◆ Instructions to follow ◆
Repeat the material exactly as it appears.

--- Start ---

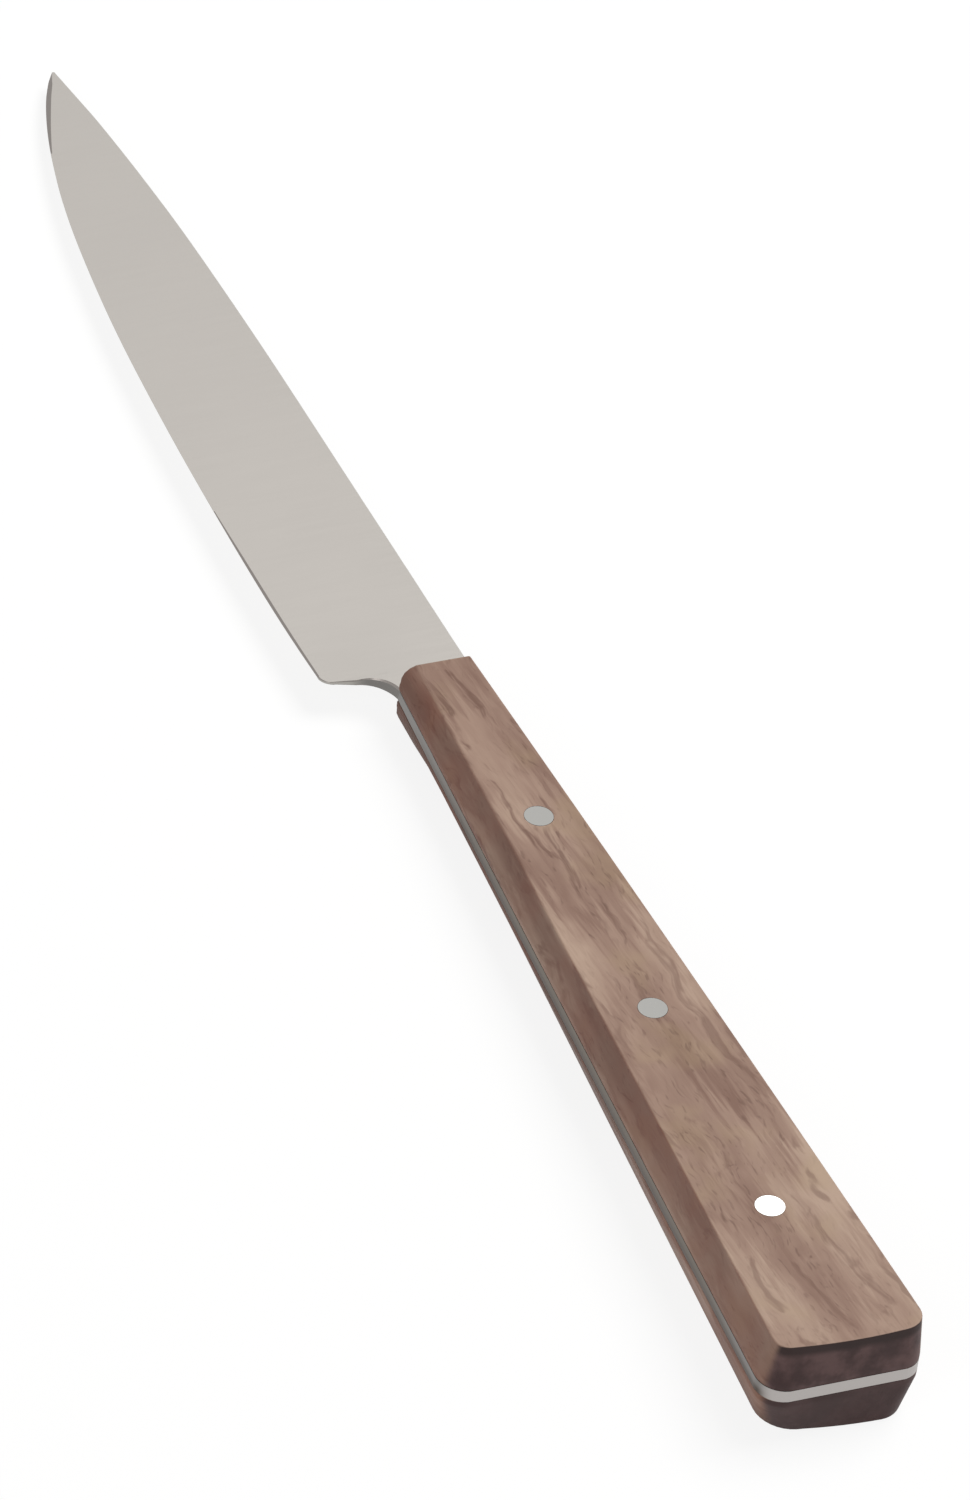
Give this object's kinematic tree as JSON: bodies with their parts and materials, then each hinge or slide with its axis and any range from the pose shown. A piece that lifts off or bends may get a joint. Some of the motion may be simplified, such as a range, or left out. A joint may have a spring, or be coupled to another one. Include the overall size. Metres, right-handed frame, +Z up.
{
  "type": "steak knife",
  "caption": "Steak knife with a pointed blade, a full tang and a tapered wooden handle of two faceted scales held by pins.",
  "frame": {"origin": "middle of the bounding box's bottom face, on the surface that the knife lies on", "axes": "+X from the tip to the butt, +Y from the cutting edge to the spine, +Z up through the thickness of the handle"},
  "size_m": [0.2224, 0.023, 0.0123],
  "materials": {
    "blade_steel": "satin",
    "upper_wood": "satin oiled",
    "lower_wood": "satin oiled",
    "pin_metal": "satin, ground flush"
  },
  "bodies": {
    "root": {"blade_and_tang": "blade_steel", "upper_scale": "upper_wood", "lower_scale": "lower_wood", "front_pin": "pin_metal", "middle_pin": "pin_metal", "rear_pin": "pin_metal"}
  },
  "joints": []
}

--- End ---

◆ Solution to this problem ◆
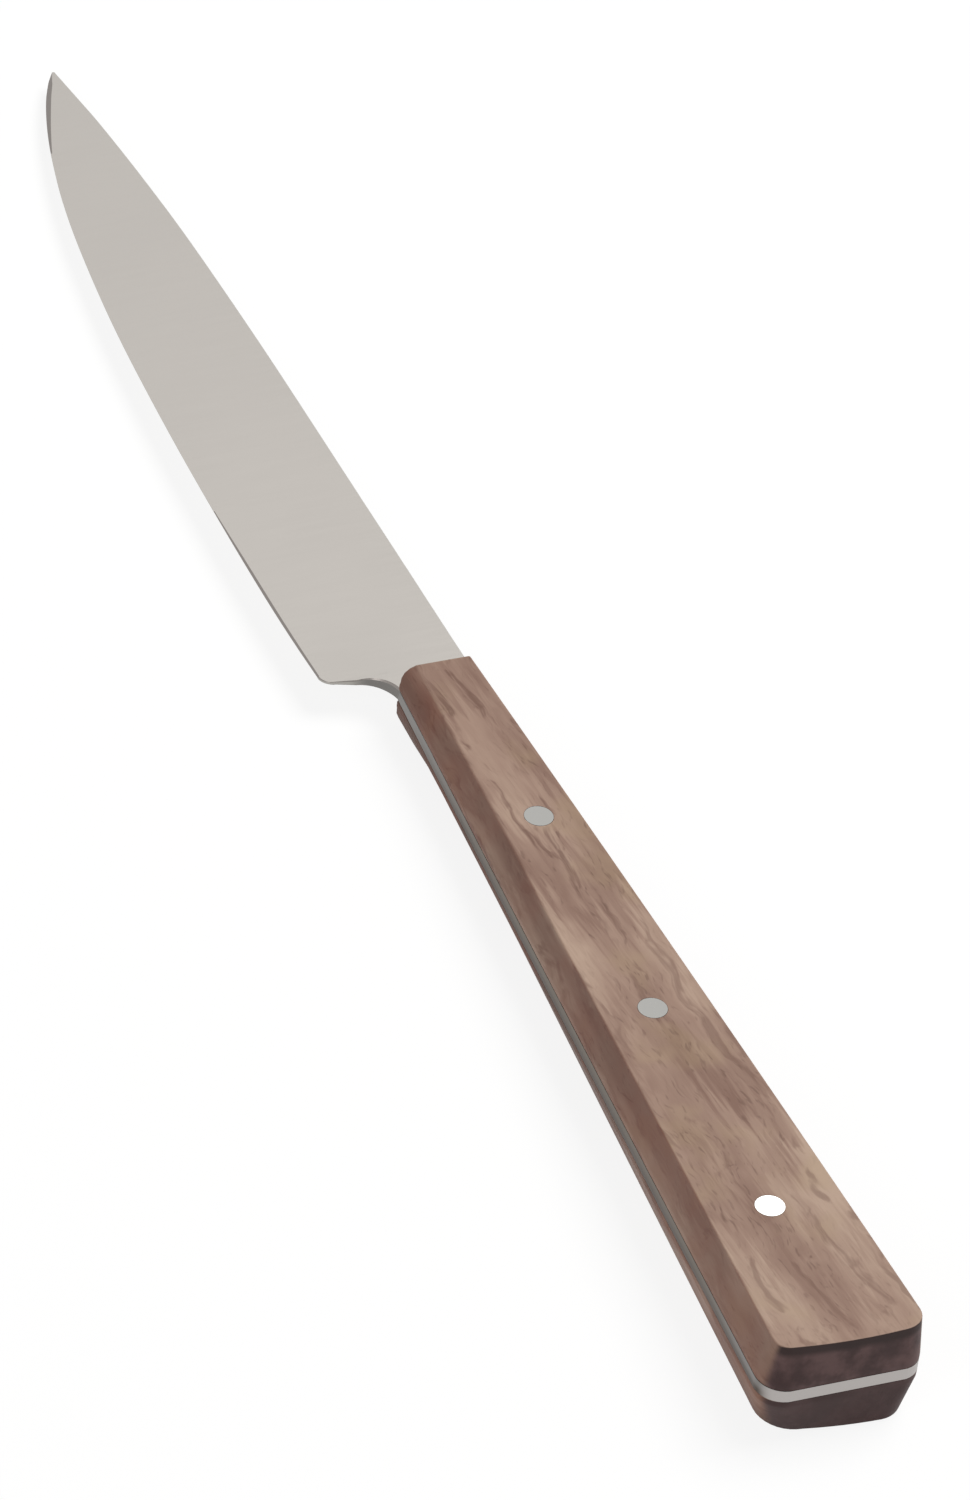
Give this object's kinematic tree as JSON: bodies with their parts and materials, then each hinge or slide with its axis and any range from the pose shown. A piece that lifts off or bends may get a joint. Some of the motion may be simplified, such as a range, or left out. A joint may have a spring, or be coupled to another one. Include the overall size. Metres, right-handed frame, +Z up.
{
  "type": "steak knife",
  "caption": "Steak knife with a pointed blade, a full tang and a tapered wooden handle of two faceted scales held by pins.",
  "frame": {"origin": "middle of the bounding box's bottom face, on the surface that the knife lies on", "axes": "+X from the tip to the butt, +Y from the cutting edge to the spine, +Z up through the thickness of the handle"},
  "size_m": [0.2224, 0.023, 0.0123],
  "materials": {
    "blade_steel": "satin",
    "upper_wood": "satin oiled",
    "lower_wood": "satin oiled",
    "pin_metal": "satin, ground flush"
  },
  "bodies": {
    "root": {"blade_and_tang": "blade_steel", "upper_scale": "upper_wood", "lower_scale": "lower_wood", "front_pin": "pin_metal", "middle_pin": "pin_metal", "rear_pin": "pin_metal"}
  },
  "joints": []
}